Guys a while back I posted on here about a co-worker of mine having his 13 Commander stole, and him getting it back with the use of a deal called "Find it now",,,,, well I had a 12 Ranger stole yesterday at the storage place I keep at in Livingston. The unit is my companys and I just use it, luckily they had Lo-jac on it and I just got a call that they recovered the Ranger & trailer here in Houston, as well as put a scumbag in jail!!! LMAOOOO... Moral of the story, all of us atv / utv owners need to put some sort of tracking device on theses rigs. Im guilty of not doing it and I have 3 Polaris atvs.
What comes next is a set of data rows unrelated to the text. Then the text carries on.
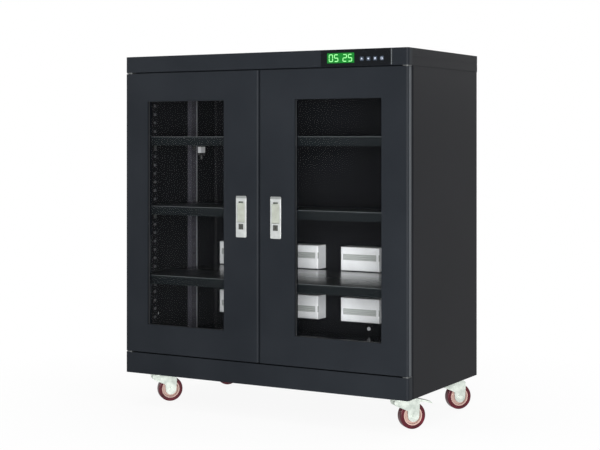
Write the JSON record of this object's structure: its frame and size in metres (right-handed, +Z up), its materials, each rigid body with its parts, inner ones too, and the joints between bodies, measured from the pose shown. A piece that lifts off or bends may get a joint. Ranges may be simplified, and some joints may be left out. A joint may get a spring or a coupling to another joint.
{
  "type": "desiccator cabinet",
  "caption": "Wide two-door dry storage cabinet on swivel castors, with glazed hinged doors, lock handles, shelves, wall drying units and a header controller.",
  "frame": {"origin": "on the floor under the middle of the cabinet", "axes": "+X to the viewer's right when facing the doors, +Y to the back, +Z up"},
  "size_m": [1.209, 0.624, 1.332],
  "materials": {
    "shell_paint": "satin dark grey powder coat",
    "inner_paint": "gloss near-black paint",
    "window": "clear toughened glass",
    "seal_rubber": "matt black",
    "lock_chrome": "satin chrome plated zinc",
    "zinc": "bright zinc plated",
    "white_plastic": "white moulded housing",
    "black_gloss": "gloss black front",
    "black_plastic": "matt black",
    "key_plastic": "translucent blue-grey keys",
    "wheel_core": "dark red nylon core",
    "tread": "dark red polyurethane tread"
  },
  "bodies": {
    "cabinet": {"back_panel": "shell_paint", "base_frame": "inner_paint", "castor_bolts": "zinc", "castor_plates": "zinc", "centre_post": "inner_paint", "control_housing": "black_plastic", "control_panel": "black_gloss", "drying_units_lower": "white_plastic", "drying_units_upper": "white_plastic", "floor_pan": "inner_paint", "header_panel": "shell_paint", "hinge_brackets": "zinc", "humidity_sensor": "white_plastic", "plinth": "shell_paint", "power_inlet": "black_plastic", "shelf_clips": "zinc", "shelf_lower": "inner_paint", "shelf_middle": "inner_paint", "shelf_posts": "inner_paint", "shelf_upper": "inner_paint", "side_panel_left": "shell_paint", "side_panel_right": "shell_paint", "top_cover": "shell_paint", "wall_plugs": "white_plastic"},
    "door_left": {"door_shell_left": "shell_paint", "door_liner_left": "inner_paint", "window_glass_left": "window", "glazing_seal_left": "seal_rubber", "door_seal_left": "seal_rubber", "lock_housing_left": "lock_chrome"},
    "handle_left": {"lock_paddle_left": "lock_chrome"},
    "lock_left": {"lock_barrel_left": "zinc", "lock_cam_left": "zinc"},
    "door_right": {"door_shell_right": "shell_paint", "door_liner_right": "inner_paint", "window_glass_right": "window", "glazing_seal_right": "seal_rubber", "door_seal_right": "seal_rubber", "lock_housing_right": "lock_chrome"},
    "handle_right": {"lock_paddle_right": "lock_chrome"},
    "lock_right": {"lock_barrel_right": "zinc", "lock_cam_right": "zinc"},
    "key_1": {"panel_key_1": "key_plastic"},
    "key_2": {"panel_key_2": "key_plastic"},
    "key_3": {"panel_key_3": "key_plastic"},
    "key_4": {"panel_key_4": "key_plastic"},
    "fork_front_left": {"castor_fork_front_left": "zinc"},
    "wheel_front_left": {"castor_wheel_front_left": "wheel_core", "castor_tyre_front_left": "tread"},
    "brake_front_left": {"castor_brake_front_left": "zinc"},
    "fork_front_right": {"castor_fork_front_right": "zinc"},
    "wheel_front_right": {"castor_wheel_front_right": "wheel_core", "castor_tyre_front_right": "tread"},
    "brake_front_right": {"castor_brake_front_right": "zinc"},
    "fork_rear_left": {"castor_fork_rear_left": "zinc"},
    "wheel_rear_left": {"castor_wheel_rear_left": "wheel_core", "castor_tyre_rear_left": "tread"},
    "fork_rear_right": {"castor_fork_rear_right": "zinc"},
    "wheel_rear_right": {"castor_wheel_rear_right": "wheel_core", "castor_tyre_rear_right": "tread"}
  },
  "joints": [
    {"name": "door_left_hinge", "type": "hinge", "parent": "cabinet", "child": "door_left", "pos_m": [-0.59, -0.298, 0.205], "axis": [0, 0, -1], "range_deg": [0, 110]},
    {"name": "handle_left_pull", "type": "hinge", "parent": "door_left", "child": "handle_left", "pos_m": [-0.0735, -0.3089, 0.7155], "axis": [1, 0, 0], "range_deg": [0, 35], "stiffness_Nm_per_rad": 0.08},
    {"name": "lock_left_turn", "type": "hinge", "parent": "door_left", "child": "lock_left", "pos_m": [-0.0735, -0.308, 0.697], "axis": [0, -1, 0], "range_deg": [0, 90]},
    {"name": "door_right_hinge", "type": "hinge", "parent": "cabinet", "child": "door_right", "pos_m": [0.59, -0.298, 0.205], "axis": [0, 0, 1], "range_deg": [0, 110]},
    {"name": "handle_right_pull", "type": "hinge", "parent": "door_right", "child": "handle_right", "pos_m": [0.0735, -0.3089, 0.7155], "axis": [1, 0, 0], "range_deg": [0, 35], "stiffness_Nm_per_rad": 0.08},
    {"name": "lock_right_turn", "type": "hinge", "parent": "door_right", "child": "lock_right", "pos_m": [0.0735, -0.308, 0.697], "axis": [0, 1, 0], "range_deg": [0, 90]},
    {"name": "key_1_press", "type": "slide", "parent": "cabinet", "child": "key_1", "axis": [0, 1, 0], "range_m": [0, 0.0008], "stiffness_N_per_m": 300},
    {"name": "key_2_press", "type": "slide", "parent": "cabinet", "child": "key_2", "axis": [0, 1, 0], "range_m": [0, 0.0008], "stiffness_N_per_m": 300},
    {"name": "key_3_press", "type": "slide", "parent": "cabinet", "child": "key_3", "axis": [0, 1, 0], "range_m": [0, 0.0008], "stiffness_N_per_m": 300},
    {"name": "key_4_press", "type": "slide", "parent": "cabinet", "child": "key_4", "axis": [0, 1, 0], "range_m": [0, 0.0008], "stiffness_N_per_m": 300},
    {"name": "front_left_swivel", "type": "hinge", "parent": "cabinet", "child": "fork_front_left", "pos_m": [-0.518, -0.205, 0.1097], "axis": [0, 0, 1], "continuous": true},
    {"name": "front_left_roll", "type": "hinge", "parent": "fork_front_left", "child": "wheel_front_left", "pos_m": [-0.48856, -0.1723, 0.0475], "axis": [-0.7431, 0.6691, 0], "continuous": true},
    {"name": "front_left_brake", "type": "hinge", "parent": "fork_front_left", "child": "brake_front_left", "pos_m": [-0.47919, -0.1619, 0.1], "axis": [-0.7431, 0.6691, 0], "range_deg": [0, 18]},
    {"name": "front_right_swivel", "type": "hinge", "parent": "cabinet", "child": "fork_front_right", "pos_m": [0.518, -0.205, 0.1097], "axis": [0, 0, 1], "continuous": true},
    {"name": "front_right_roll", "type": "hinge", "parent": "fork_front_right", "child": "wheel_front_right", "pos_m": [0.54744, -0.1723, 0.0475], "axis": [-0.7431, 0.6691, 0], "continuous": true},
    {"name": "front_right_brake", "type": "hinge", "parent": "fork_front_right", "child": "brake_front_right", "pos_m": [0.55681, -0.1619, 0.1], "axis": [-0.7431, 0.6691, 0], "range_deg": [0, 18]},
    {"name": "rear_left_swivel", "type": "hinge", "parent": "cabinet", "child": "fork_rear_left", "pos_m": [-0.518, 0.205, 0.1097], "axis": [0, 0, 1], "continuous": true},
    {"name": "rear_left_roll", "type": "hinge", "parent": "fork_rear_left", "child": "wheel_rear_left", "pos_m": [-0.48856, 0.2377, 0.0475], "axis": [-0.7431, 0.6691, 0], "continuous": true},
    {"name": "rear_right_swivel", "type": "hinge", "parent": "cabinet", "child": "fork_rear_right", "pos_m": [0.518, 0.205, 0.1097], "axis": [0, 0, 1], "continuous": true},
    {"name": "rear_right_roll", "type": "hinge", "parent": "fork_rear_right", "child": "wheel_rear_right", "pos_m": [0.54744, 0.2377, 0.0475], "axis": [-0.7431, 0.6691, 0], "continuous": true}
  ]
}
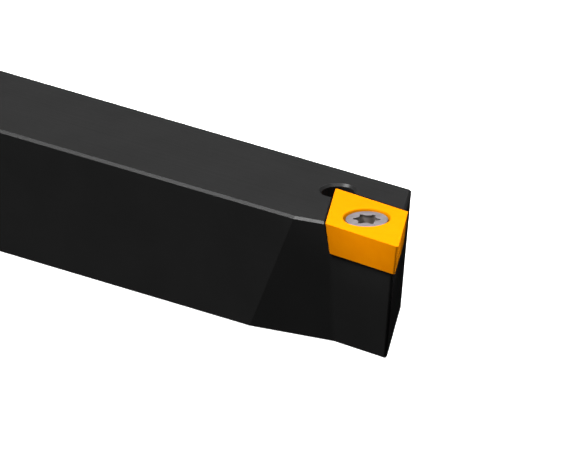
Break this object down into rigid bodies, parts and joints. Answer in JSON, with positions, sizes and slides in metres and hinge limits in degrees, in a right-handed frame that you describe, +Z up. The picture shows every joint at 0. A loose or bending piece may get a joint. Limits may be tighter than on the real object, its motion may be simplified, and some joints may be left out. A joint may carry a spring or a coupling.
{
  "type": "external turning tool holder",
  "caption": "Square-shank external turning tool holder with a screwed-on rhombic insert at one end.",
  "frame": {"origin": "centre of the bounding box's footprint, on the underside of the shank", "axes": "+X along the shank towards the cutting end, +Z up from the underside to the insert's top, -Y out of the side the point cuts on"},
  "size_m": [0.125, 0.016, 0.016],
  "materials": {
    "blackened_steel": "ground steel with a matt black oxide",
    "gold_coated_carbide": "satin gold nitride coating on sintered carbide",
    "screw_steel": "bare hardened steel"
  },
  "bodies": {
    "root": {"holder_body": "blackened_steel", "cutting_insert": "gold_coated_carbide", "clamp_screw": "screw_steel"}
  },
  "joints": []
}
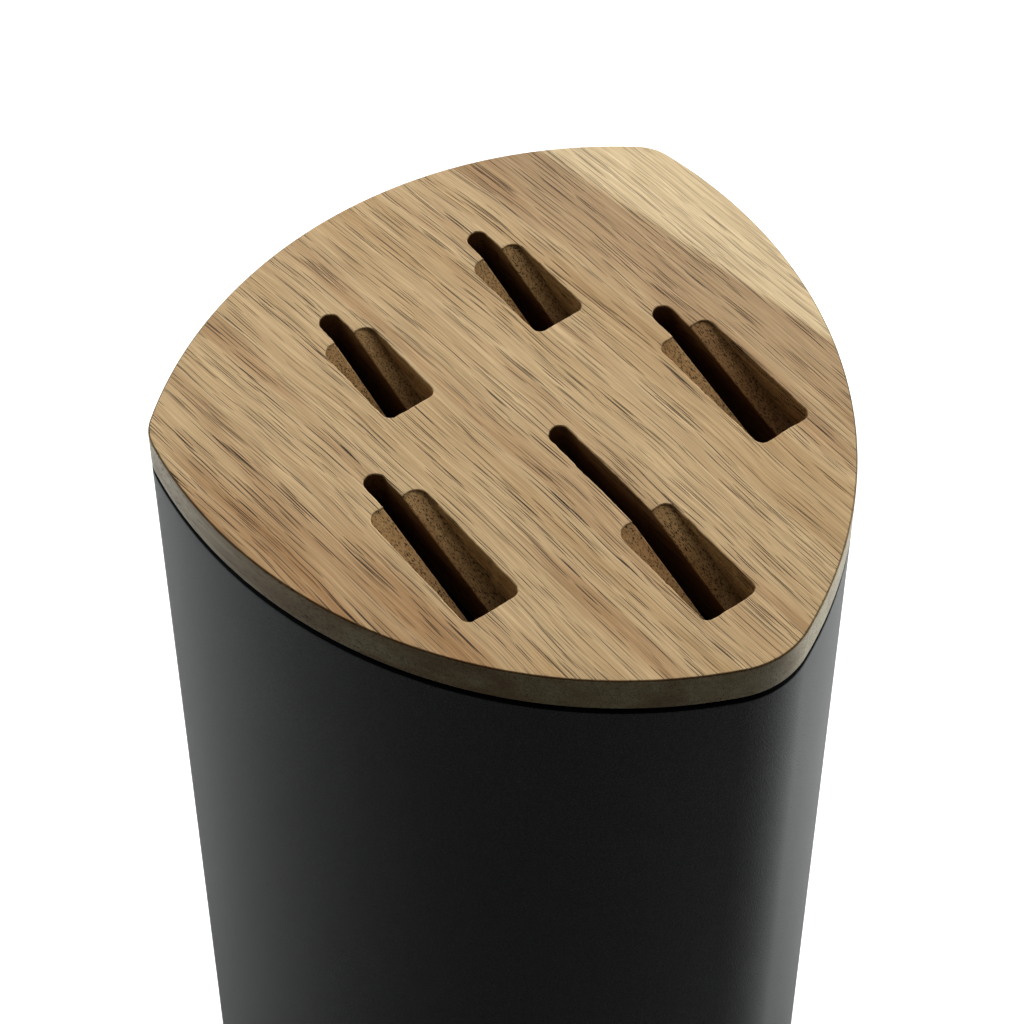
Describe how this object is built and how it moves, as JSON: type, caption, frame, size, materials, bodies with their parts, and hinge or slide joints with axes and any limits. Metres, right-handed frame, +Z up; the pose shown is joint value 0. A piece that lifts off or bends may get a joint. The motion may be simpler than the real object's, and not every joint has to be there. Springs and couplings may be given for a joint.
{
  "type": "knife block",
  "caption": "Tall rounded-triangle canister with a slotted wooden lid that lifts off; each slot has a sloped pocket for a knife's heel.",
  "frame": {"origin": "under the middle of the plan's bounding box, on the surface that the feet stand on", "axes": "+Z up; the tip of the rounded triangle points to -Y, the slots run along Y, and the plan mirrors about X = 0"},
  "size_m": [0.1418, 0.151, 0.25],
  "materials": {
    "acacia": "oiled acacia, satin, long grain nearly along the slots, a pale sapwood streak at one rear corner",
    "canister": "fine-textured matte black outside",
    "moulded_black": "plain moulded black",
    "foot_rubber": "dull dark grey rubber",
    "screw_steel": "zinc-plated steel"
  },
  "bodies": {
    "stand": {"canister_shell": "canister", "base_plate": "moulded_black", "blade_guide": "moulded_black", "base_screw_1": "screw_steel", "base_screw_2": "screw_steel", "base_screw_3": "screw_steel", "base_screw_4": "screw_steel", "base_screw_5": "screw_steel", "base_screw_6": "screw_steel", "guide_screw_1": "screw_steel", "guide_screw_2": "screw_steel", "guide_screw_3": "screw_steel", "foot_1": "foot_rubber", "foot_2": "foot_rubber", "foot_3": "foot_rubber"},
    "lid": {"lid_board": "acacia", "lid_collar": "moulded_black", "lid_screw_1": "screw_steel", "lid_screw_2": "screw_steel", "lid_screw_3": "screw_steel", "lid_screw_4": "screw_steel", "lid_screw_5": "screw_steel", "lid_screw_6": "screw_steel"}
  },
  "joints": [
    {"name": "lid_lift", "type": "slide", "parent": "stand", "child": "lid", "axis": [0, 0, 1], "range_m": [0, 0.05]}
  ]
}
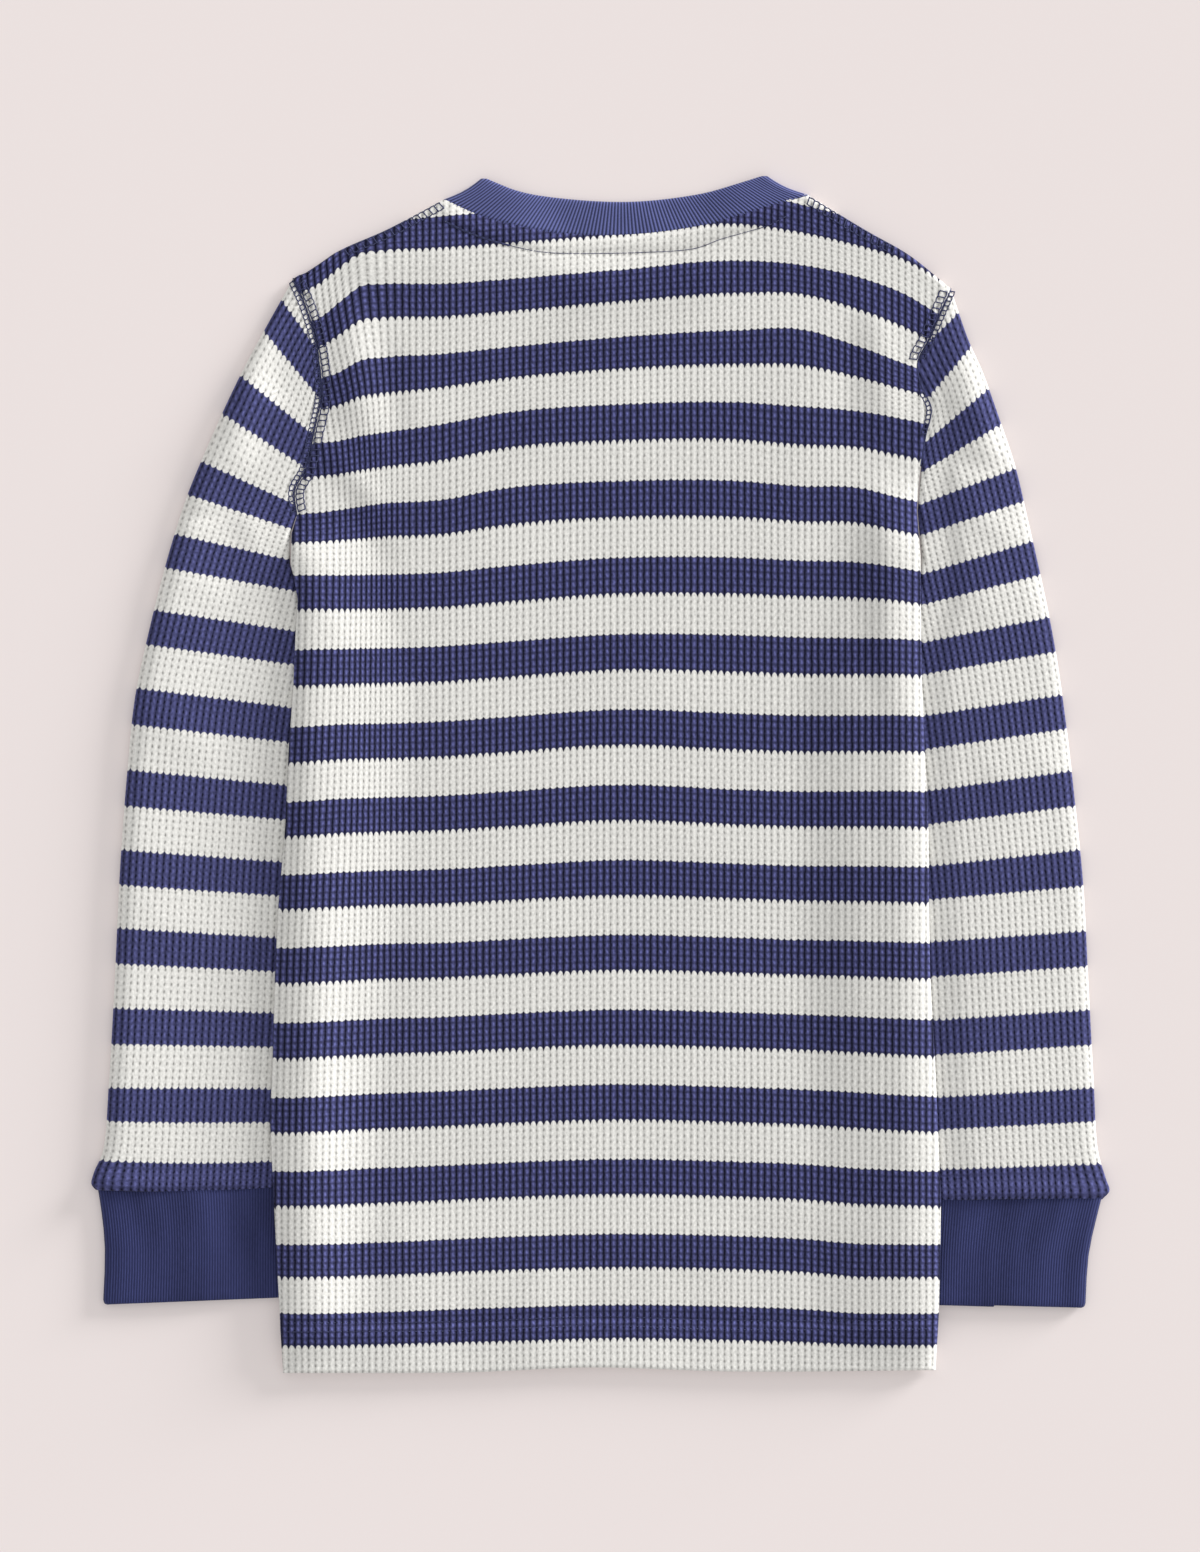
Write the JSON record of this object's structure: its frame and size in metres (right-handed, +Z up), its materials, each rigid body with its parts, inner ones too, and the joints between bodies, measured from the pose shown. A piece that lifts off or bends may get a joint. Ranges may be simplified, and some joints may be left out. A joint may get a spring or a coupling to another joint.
{
  "type": "child's thermal top",
  "caption": "Long-sleeved child's thermal top in striped waffle knit, laid flat with its back up, with a rib neck band, rib cuffs and a stitched hem.",
  "frame": {"origin": "on the surface that the garment lies on, under the middle of the whole laid garment", "axes": "+X to the right of the laid garment seen from above, +Y towards its neck, +Z up from the surface"},
  "size_m": [0.4484, 0.5277, 0.0101],
  "materials": {
    "waffle_knit": "cotton waffle knit in ivory and navy stripes, matt",
    "rib_knit": "fine navy cotton rib, matt"
  },
  "bodies": {
    "root": {"back_panel": "waffle_knit", "front_panel": "waffle_knit", "sleeve_left": "waffle_knit", "sleeve_right": "waffle_knit", "cuff_left": "rib_knit", "cuff_right": "rib_knit", "neck_band": "rib_knit"}
  },
  "joints": []
}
Anyways hell to the yea got our rig back and scum went to jail!!!


----------



## Hotrod (Oct 11, 2006)

Thats good news!


----------



## Devin 85 (Jul 19, 2012)

That's great!!!!...I know how it feels!! I had a motorcycle stole from me 2weeks before xmas in 06....never found.....my friends got stolen couple weeks later and cops found it...hours later....sad thing is it was a 17 yr old kid...and 1st offense so all he got was a slap on the wrist...crazy how the law works!!!! I would recommend a tracking device on motorcycles, 4wheelers,sides sides...etc...


----------



## mchildress (Jul 11, 2009)

That is great news. Had a neigbor loose a new $60,000 tractor wth one of those GPS trackers on it. Took a couple days but found it stashed behind some trees in a pasture about 25 miles away. This pasture is on a dead in road with one house on the road coming in. DPS talked to these folks and they saw the truck and trailer bring the tractor in late one night and knew exactly who it was. The folks were arrested and they found several other stolen tractors and equipment on other properties they had.


----------